The Roman historian Eutropius in his book, Historiae Romanae Breviarium, written around 369, mentions the Wall of Severus, a structure built by Septimius Severus who was Roman Emperor between 193 and 211:

Novissimum bellum in Britannia habuit, utque receptas provincias omni securitate muniret, vallum per CXXXIII passuum milia a mari ad mare deduxit. Decessit Eboraci admodum senex, imperii anno sexto decimo, mense tertio. Historiae Romanae Breviarium, viii 19.1

He had his most recent war in Britain, and to fortify the conquered provinces with all security, he built a wall for 133 miles from sea to sea. He died at York, a reasonably old man, in the sixteenth year and third month of his reign.

However, this site, http://www.cpat.org.uk/news/oldnews/offaro.htm explains why this is unlikely. “The evident dislocation of Offa’s Dyke from the currently recognised pattern of early 3rd century military sites in the Welsh borders. This includes the legionary fortresses at Chester in the north and Caerleon in the south, other forts such as those at Leintwardine, Caersws and Forden Gaer, and a road system of which some elements are still in use today as parts of the modern, A5, A39 and A41 routes. The alignment of Offa’s Dyke shows no tangible geographical association or functional integration with this network. Indeed, it is in any case very hard to see what possible purpose such an undertaking could have served in Roman occupied western Britain, especially when the surviving Dyke is actually not a 130 mile complete frontier but is only spread discontinuously over that approximate length with extensive unexplained gaps (80 miles of earthwork are known).”

Furthermore, Ian Bapty, Offa’s Dyke Archaeological Management Officer with CPAT states:  “the attribution of the Dyke to Offa by Asser in his late 9th century ‘Life of Alfred’, echoed by the tradition of the ‘Offa’s Dyke’ name itself which can be documented back as far as the 13th century, has been accepted as correct by Anglo-Saxon scholars. ‘Offa’s Dyke is an extraordinary survival from our Anglo-Saxon past’ says Ian Bapty ‘and extraordinary exactly because it is Anglo-Saxon and as such sheds crucial light on a key period of our history when the modern political geography of Britain was beginning to appear. While we can perhaps associate descriptions of the ‘missing’ wall of Severus with somewhat confused and secondarily derived later accounts of Hadrian’s Wall – which was much rebuilt in the time of Severus – we surely cannot backdate Offa’s Dyke to Roman times, and to do so would be to miss the real significance and historical impact of this amazing earthwork’.

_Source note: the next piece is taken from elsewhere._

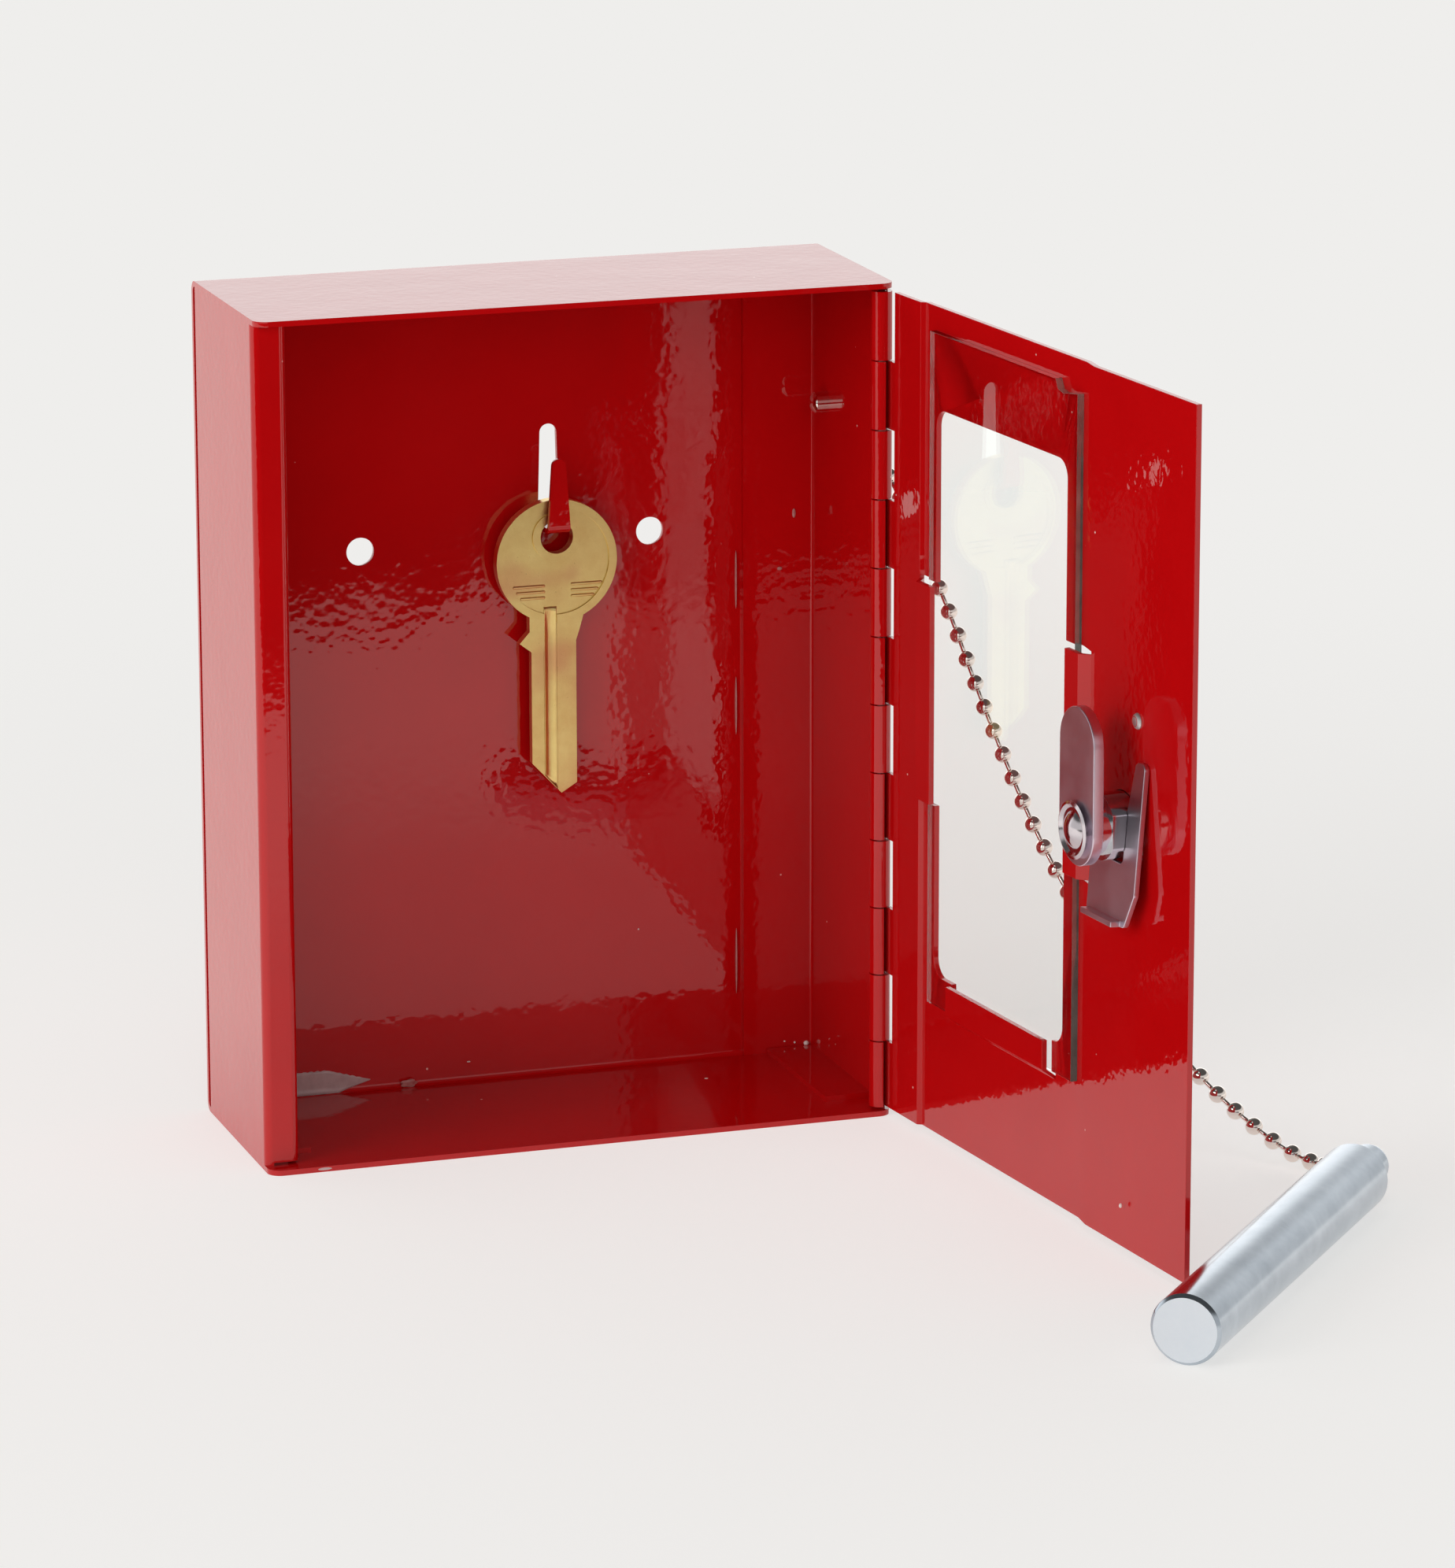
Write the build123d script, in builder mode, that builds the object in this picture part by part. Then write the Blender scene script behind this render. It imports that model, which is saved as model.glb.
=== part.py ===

‘Ultimately I’d be ready to wager my granny on the fact that Offa’s Dyke is Anglo-Saxon and not Roman!’ says Ian ‘although I’d also have to be say that I’d be keeping granny firmly out of the stakes when it comes to betting on most other aspects of our understanding of the Dyke, including key issues such as exactly why it was built, how it was built, and what it’s original appearance and total extent was. I think it is the process of trying to answer these questions which may throw up some real and lasting revelations concerning not just Offa’s Dyke itself, but the very origins of Welsh and English culture and society’.”  http://www.cpat.org.uk/news/oldnews/offaro.htm

by

Caer Fawr (Iron Age Hill Fort)

1 comment

Categories: Research, Tags: , , , , , , , , , ,

tpq cover blogCaer Fawr, or ‘The Great Fort’, is the scene of the final battle in The Pendragon’s Quest.  It is an iron age hill fort with extensive fortifications, most of which are hidden now by vegetation.  The Royal Commission on the Ancient and Historical Monuments of Wales did a study of Caer Fawr and if you’re interested in the topic, it’s worth downloading:  http://www.rcahmw.gov.uk/LO/ENG/Publications/Electronic+Publications/Gaer+Fawr/

It “occupies a prominent hill 1.4 kilometres to the north of Guilsfield (Cegidfa) and 5.4 kilometres north of Welshpool in the old county of Montgomeryshire, now Powys. The topography of this area is dominated by the River Severn, 4.7 kilometres to the east (Fig. 2). The hills flanking its wide river plain rise gently to the west and more steeply to the east and are cut by the tributary rivers which feed the Severn. A series of prominent hills rises above the general topography, most distinctively the Breidden, at 403 metres above sea level . . .

The site lies in the northern half of a dense band of large?and medium?sized hillforts extending along the border between England and Wales: from the Wye Valley and tributaries of the Severn into the central Marches, and on by way of the Clwydian Range to the North Wales coast . . .

“‘The construction covered at least two main phases. The original hillfort, enclosing about 3 acres, was probably univallate with entrances at the NW and SW ends. The second phase consisted of enlarging the original fort by enclosing a further 3½ acres to the NW side at a lower level. The new outer defences were bivallate and included very complicated entrances on the NE and SW, probably on the sites of the original entrances’ (NMRW: OS 495 Card SJ 21 SW 1). . . .

“The most likely date for this phase of construction is the early Iron Age, between the sixth and fifth centuries BC, the period in which hillfort building took off in the Marches . . . The ‘developed’ form of Gaer Fawr is likely to belong to the middle Iron Age, 400-150  BC. . . .

“One of the most noticeable features of Gaer Fawr is its defences; the scale is huge in contrast to the size of the area enclosed. Useable space totals just over 2 hectares, whereas the hillfort as a whole encompasses just over 6 hectares. As defensive features these would certainly have been imposing and would have been visible for miles, with entrance arrangements clearly designed to control the movement of people, managing both how and who approached.”  In short, Caer Fawr provided the perfect place for Cade, Rhiann, andn their friends to defend Wales against a Saxon advance!